First was Donziger's privilege waiver. In the RICO suit, Donziger failed to submit a log of privileged documents along with his assertion of privilege. The court would normally have been inclined to let him resubmit his privilege claim along with a log, but instead found that failing to submit the log was a calculated attempt to delay the proceedings. The court found that his bad-faith failure to submit the log effectively waived his privilege claims. Second was the crime-fraud exception. The Pages begrudgingly submitted the documents.

Finally, the Appeal

Well, for starters, the big problem with this appeal was that it wasn't a final, appealable order or even an interlocutory order. It was just discovery. Curiously, the Fourth Circuit said that the formal procedure, rather than to appeal an adverse discovery order, is to defy the court. That's right: Here's the Fourth Circuit's official statement of what to do in this situation: "Resist [the discovery] order, be cited for contempt, and then challenge the propriety of the discovery order in the course of appealing the contempt citation."
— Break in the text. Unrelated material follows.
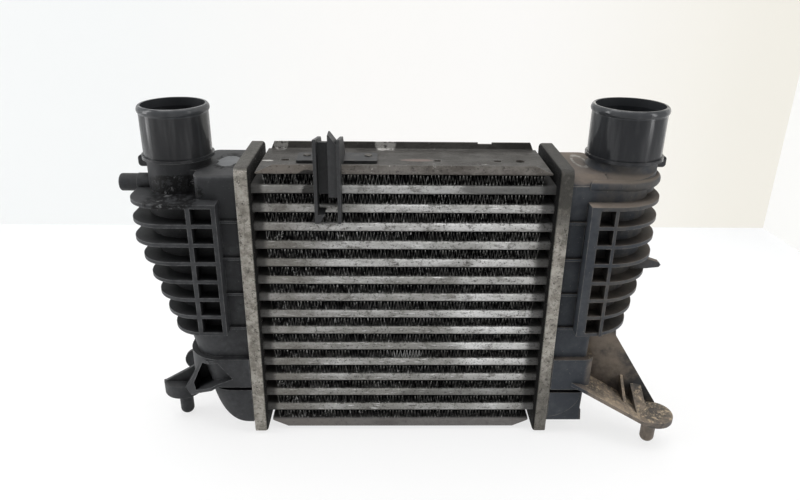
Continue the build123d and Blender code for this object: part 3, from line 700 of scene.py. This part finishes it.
headerLook = {
    "fixed": {"Specular IOR Level": 0.16},
    "noise": {
        "blotch": {"size": 9 * mm, "detail": 5, "roughness": 0.7},
        "pits": {"size": 1.9 * mm, "detail": 5, "roughness": 0.75},
        "fleck": {"size": 1.1 * mm, "detail": 3, "roughness": 0.6},
        "stains": {"size": 30 * mm, "detail": 4, "roughness": 0.7},
    },
    "rim radius": 0.8 * mm,
    "metal": (128, 124, 116),
    "pale": {"tone": (178, 174, 166), "span": (0.35, 0.65)},
    "pit": {"tone": (66, 63, 58), "span": (0.52, 0.64), "share": 0.85},
    "stain": {"tone": (56, 53, 48), "span": (0.58, 0.72), "share": 0.6},
    "bright fleck": (0.6, 0.7),
    "bare by fleck, rim": (0, 0.7, 0.45),
    "bare": {"tone": (216, 213, 207)},
    "right of": (-10 * mm, 10 * mm),
    "top of right": (-45 * mm, -5 * mm),
    "foot of right": (-120 * mm, -165 * mm),
    "dark by top, foot": (0, 0.95, 0.6),
    "dark": {"tone": (62, 61, 58), "span": (0.2, 0.5)},
    "upward": (0.4, 0.9),
    "top": {"tone": (70, 69, 67), "share": 0.85},
    "to the core": (0.4, 0.8),
    "grime_and_painted_shade": {"tone": (7, 7, 7), "share": 0.98},
    "clean fleck": (0.66, 0.74),
    "grime and painted shade by fleck": (1, -0.6),
    "rough by pits, grime and painted shade": (0.5, 0.3, 0.2),
    "bare metal": 0.4,
    "pitted": (0.5, 0.65),
    "height by pits, fleck": (0, 0.7, 0.3),
    "height": 0.8 * mm,
}


def headerMetal(look):
    material, place = newMaterial("header_metal", look["fixed"])
    x, _, z = fromCore(place)
    blotch, pits, fleck, stains = grains(place, look)
    base = cover(colour(*look["metal"]), look["pale"], blotch)
    base = cover(base, look["pit"], pits)
    base = cover(base, look["stain"], stains)
    # worn flecks and sharp edges are painted bare: wear, and on the edges also painted highlight
    rim = edges(place, look["rim radius"])
    bare = mixed(look["bare by fleck, rim"], fleck.rise(*look["bright fleck"]), rim).lesser(1)
    base = cover(base, look["bare"], where=bare)
    right = x.rise(*look["right of"])
    top, foot = z.rise(*look["top of right"]), z.rise(*look["foot of right"])
    base = cover(base, look["dark"], blotch, right * mixed(look["dark by top, foot"], top, foot))
    base = cover(base, look["top"], where=facing(place, "Z").rise(*look["upward"]))
    toCore = facing(place, "X") * (1 - 2 * right)  # right of the left header, left of the other
    clean = fleck.rise(*look["clean fleck"])
    # faces towards the core are painted near black: grime and painted shade, except at clean flecks
    grime_and_painted_shade = toCore.rise(*look["to the core"]) * mixed(look["grime and painted shade by fleck"], clean)
    base = cover(base, look["grime_and_painted_shade"], where=grime_and_painted_shade)
    rough = mixed(look["rough by pits, grime and painted shade"], pits, grime_and_painted_shade)
    metal = look["bare metal"] * (1 - pits.rise(*look["pitted"])) * (1 - grime_and_painted_shade)
    height = mixed(look["height by pits, fleck"], pits, fleck)
    return finishMaterial(material, base, rough, metal, height=height, depth=look["height"])


plateLook = {
    "noise": {
        "blotch": {"size": 12 * mm, "detail": 5, "roughness": 0.7, "stretch": (0.5, 1, 1)},
        "pits": {"size": 2.2 * mm, "detail": 5, "roughness": 0.75},
        "fine": {"size": 4.5 * mm, "detail": 5, "roughness": 0.8},
        "scratches": {"size": 1.2 * mm, "detail": 3, "roughness": 0.7, "stretch": (0.1, 1, 1)},
    },
    "rim radius": 0.6 * mm,
    "upward": (0.6, 0.9),
    "forward": (-0.6, -0.9),
    "metal": (86, 81, 76),
    "pale": {"tone": (116, 112, 107), "span": (0.35, 0.65)},
    "left of": (-20 * mm, -60 * mm),
    "left front": {"tone": (124, 117, 109), "share": 0.8},
    "pit": {"tone": (50, 47, 44), "span": (0.54, 0.66), "share": 0.8},
    "bright middle": {"centre": (5, 10), "reach": (45, 20)},
    "shine by middle": (0.35, 0.65),
    "shine by upward": (1, -0.6),
    "shine": {"tone": (204, 202, 198), "span": (0.6, 0.68), "share": 0.75},
    "web": {"tone": (54, 53, 51), "share": 0.8},
    "slot mark": {
        "centre": (-96, -2), "reach": (4, 1.6), "ragged": 1,
        "tone": (196, 194, 190), "share": 0.8,
    },
    "rust": {
        "centre": (10, 1), "reach": (12, 3), "ragged": 2, "shrunk": 0.1,
        "tone": (120, 104, 98), "share": 0.7,
    },
    "scratch": {
        "centre": (40, -8), "reach": (20, 6),
        "tone": (190, 188, 184), "span": (0.62, 0.68),
    },
    "bottom below": (-170 * mm, -180 * mm),
    "bottom share by blotch": (0.3, 0.5),
    "bottom": {"tone": (112, 110, 109)},
    "back from": (24 * mm, 29 * mm),
    "back": {"tone": (52, 51, 50), "share": 0.8},
    "scrape right": {"centre": (-13, 16), "reach": (8, 7), "ragged": 2},
    "scrape left": {"centre": (-91, 16), "reach": (6, 5), "ragged": 3},
    "scrape": {"tone": (196, 194, 190), "span": (0.4, 0.55), "share": 0.85},
    "front from": (-20 * mm, -28 * mm),
    "grime_and_painted_clip_shadow": {
        "centre": (-64, 8), "reach": (9, 6), "ragged": 2,
        "tone": (26, 25, 24), "share": 0.9,
    },
    "rim": {"tone": (156, 153, 148), "share": 0.5},
    "rough by pits": (0.48, 0.3),
    "bare metal": 0.4,
    "bare": (0.4, 0.6),
    "height": 0.4 * mm,
}


def plateMetal(look):
    material, place = newMaterial("plate_metal")
    x, y, z = fromCore(place)
    blotch, pits, fine, scratches = grains(place, look)
    upward = facing(place, "Z").rise(*look["upward"])
    forward = facing(place, "Y").rise(*look["forward"])
    base = cover(colour(*look["metal"]), look["pale"], blotch)
    base = cover(base, look["left front"], where=forward * x.rise(*look["left of"]))
    base = cover(base, look["pit"], pits)
    shine = mixed(look["shine by middle"], patch(x, z, look["bright middle"]))
    base = cover(base, look["shine"], fine, shine * mixed(look["shine by upward"], upward))
    base = cover(base, look["web"], where=upward)
    for mark in (look["slot mark"], look["rust"]):
        base = cover(base, mark, where=upward * patch(x, y, mark, fine))
    base = cover(base, look["scratch"], scratches, upward * patch(x, y, look["scratch"]))
    bottom = z.rise(*look["bottom below"]) * mixed(look["bottom share by blotch"], blotch)
    base = cover(base, look["bottom"], where=bottom)
    back = y.rise(*look["back from"])
    base = cover(base, look["back"], where=back * (1 - upward))
    left, right = patch(x, z, look["scrape left"], fine), patch(x, z, look["scrape right"], fine)
    base = cover(base, look["scrape"], fine, back * right.greater(left))
    # a dark patch beside the clip: grime and painted clip shadow
    grime_and_painted_clip_shadow = patch(x, z, look["grime_and_painted_clip_shadow"], blotch) * y.rise(*look["front from"])
    base = cover(base, look["grime_and_painted_clip_shadow"], where=grime_and_painted_clip_shadow)
    base = cover(base, look["rim"], where=edges(place, look["rim radius"]))
    rough = mixed(look["rough by pits"], pits)
    metal = look["bare metal"] * (1 - blotch.rise(*look["bare"]))
    return finishMaterial(material, base, rough, metal, height=pits, depth=look["height"])


finLook = {
    "fixed": {"Specular IOR Level": 0.12},
    "noise": {
        "dirt": {"size": 12 * mm, "detail": 4, "roughness": 0.7},
        "patches": {"size": 4.2 * mm, "detail": 4, "roughness": 0.75},
        "single": {"size": 1.6 * mm, "detail": 2, "roughness": 0.6},
        "torn": {"size": 3.6 * mm, "detail": 1},
    },
    "cut edge": (0.5, 0.8),
    "outermost": (29.2 * mm, 30 * mm),
    "outermost share": 0.25,
    "near a tube": (0.1, 0.22),
    "grime_and_painted_shade": (9, 9, 9),
    "thick grime and painted shade": {"tone": (5, 5, 5), "span": (0.35, 0.6)},
    "metal by tube": (0.4, 0.6),
    "metal": {"tone": (214, 213, 208), "span": (0.4, 0.66)},
    "worn": (0.42, 0.6),
    "left of": (20 * mm, -20 * mm),
    "worn by left": (0.6, 0.4),
    "single": (0.55, 0.63),
    "crushed middle": {"centre": (4, -129.5), "reach": (12, 3.6), "ragged": 1.4},
    "crushed corner": {"centre": (-99.5, 8), "reach": (5, 4), "ragged": 1},
    "crushed share": 0.9,
    "shine": {"tone": (226, 226, 224)},
    "torn left of": (35 * mm, 0),
    "front": (-27.5 * mm, -29 * mm),
    "torn": {"tone": (222, 222, 220), "span": (0.67, 0.72)},
    "rough by dirt": (0.5, 0.3),
    "bare metal": 0.4,
}


def finMetal(look):
    material, place = newMaterial("fin_metal", look["fixed"])
    x, y, z = fromCore(place)
    dirt, patches, single, torn = grains(place, look)
    # cut edges take a bare metal tone; the outermost band of the side faces takes it too, as a
    # painted reflection
    outermost = abs(y).rise(*look["outermost"]) * look["outermost share"]
    edge = abs(facing(place, "Y")).rise(*look["cut edge"]).greater(outermost)
    nearTube = abs((z * (-1 / tubePitch)).fraction() - 0.5).rise(*look["near a tube"])
    # the sheets are painted near black: grime and painted shade deep in the core
    base = cover(colour(*look["grime_and_painted_shade"]), look["thick grime and painted shade"], dirt)
    base = cover(base, look["metal"], patches, edge * mixed(look["metal by tube"], nearTube))
    worn = dirt.rise(*look["worn"]) * mixed(look["worn by left"], x.rise(*look["left of"]))
    middle = patch(x, z, look["crushed middle"], patches)
    crushed = middle.greater(patch(x, z, look["crushed corner"], patches)) * look["crushed share"]
    shine = (single.rise(*look["single"]) * worn).greater(crushed)
    base = cover(base, look["shine"], where=edge * shine)
    front = x.rise(*look["torn left of"]) * y.rise(*look["front"])
    base = cover(base, look["torn"], torn, front)
    rough = mixed(look["rough by dirt"], dirt)
    return finishMaterial(material, base, rough, look["bare metal"] * edge)


foil = finMetal(finLook)
coreMetal = {
    "core_tube": tubeMetal(tubeLook),
    "header": headerMetal(headerLook),
    "side_plate": plateMetal(plateLook),
    "turbulator": foil,
}
for node in nodes:
    for start, metal in coreMetal.items():
        if node.startswith(start):
            dress(node, metal)
print("core metal")


finRow = {
    "rows": 15,
    "pitch": 2.42 * mm,  # of a whole fold, up and down
    "sheet": 0.17 * mm,
    "crest": 0.16,  # share of half a fold that lies flat on the tube
    "deep steps": 6,
    "bent depth": 3 * mm,
    "seed": (3.7, 1.3),
    "bend waves": (90, 5.1),  # along the row, and from row to row
    "ripple waves": 3.3,
    "ripple": 0.6,
    "bent": 0.75 * mm,  # lean of the front and back edges
    "strong bend": 0.55,
    "strong": 1.6,
    "weak": 0.7,
    "push waves": 2.1,
    "push": 0.5 * mm,  # dents of the edges, inwards
    "wander waves": (700, 200),
    "wander": 0.1 * mm,  # unevenness of all folds
    "end gap": 0.1 * mm,
}


def makeFinRow(number, spec):
    node = "air_fin_%02d" % number
    low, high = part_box(node)
    length, depth = high.x - low.x, high.y - low.y
    middle, height = ((low + high) / 2).z, high.z - low.z - spec["sheet"]
    folds, steps = round(length / spec["pitch"]), spec["deep steps"]
    flat = spec["crest"] / 4
    # where a fold bends, from its start to its end
    bends = (flat, 0.5 - flat, 0.5 + flat, 1 - flat)
    # the grid is 1 wide and 1 deep around 0
    form = bmesh.new()
    grid = {"x_segments": len(bends) * folds, "y_segments": steps, "size": 0.5}
    bmesh.ops.create_grid(form, **grid)
    # the outer steps are short, so that only the front and back edges bend
    short = spec["bent depth"] / depth
    inward = {0: 0, 1: short, steps - 1: 1 - short, steps: 1}
    seed = Vector((*(number * share for share in spec["seed"]), 0))
    for vertex in form.verts:
        fold, bend = divmod(round((vertex.co.x + 0.5) * len(bends) * folds), len(bends))
        up = 0.5 if bends[bend] in (bends[0], bends[-1]) else -0.5
        deep = vertex.co.y + 0.5
        row = round(deep * steps)
        x = low.x + min((fold + bends[bend]) / folds, 1) * length
        y = low.y + inward.get(row, deep) * depth
        if row in (0, steps):
            across, along = spec["bend waves"]
            where = Vector((x * across, number * along, row)) + seed
            lean = noise.noise(where) + spec["ripple"] * noise.noise(where * spec["ripple waves"])
            x += lean * spec["bent"] * spec["strong" if abs(lean) > spec["strong bend"] else "weak"]
            push = spec["push"] * abs(noise.noise(where * spec["push waves"]))
            y += push if row == 0 else -push
        across, along = spec["wander waves"]
        x += noise.noise(Vector((x * across, y * along, number))) * spec["wander"]
        x = min(max(x, low.x + spec["end gap"]), high.x - spec["end gap"])
        vertex.co = (x, y, middle + up * height)
    piece = addMesh("fin_row_%02d" % number, form, foil)
    thick = piece.modifiers.new("sheet", "SOLIDIFY")
    thick.thickness = spec["sheet"]
    thick.offset = 0
    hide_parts(node)
    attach(piece, "root")


for number in range(1, finRow["rows"] + 1):
    makeFinRow(number, finRow)
print("fin rows")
But that was under FRCP 45. Chevron also wanted the documents handed over for its case at The Hague. Federal district courts can order production of documents for cases before foreign courts under 28 USC 1782 -- and because the order itself is an order unrelated to any American proceeding, it is a final order and can be appealed.

Even on the merits, however, Page's claim of privilege failed. Again, most importantly, the Donziger waiver cuts against him: If the Fourth Circuit were to find it did not apply, that would impact the litigation in New York. The doctrine of comity requires federal courts not to "step on each other's toes" unless there's a really good reason -- but here, there are no factors that weighed against application of comity. The only part of the judgment in Page's favor was a finding that the Donziger waiver applied only to documents created before October 20, 2010.

Donziger was once a hero in some circles for getting Chevron held to account. Unfortunately, the way in which he apparently got that victory -- if it's even a victory anymore -- has resulted in nothing but shame and scandal.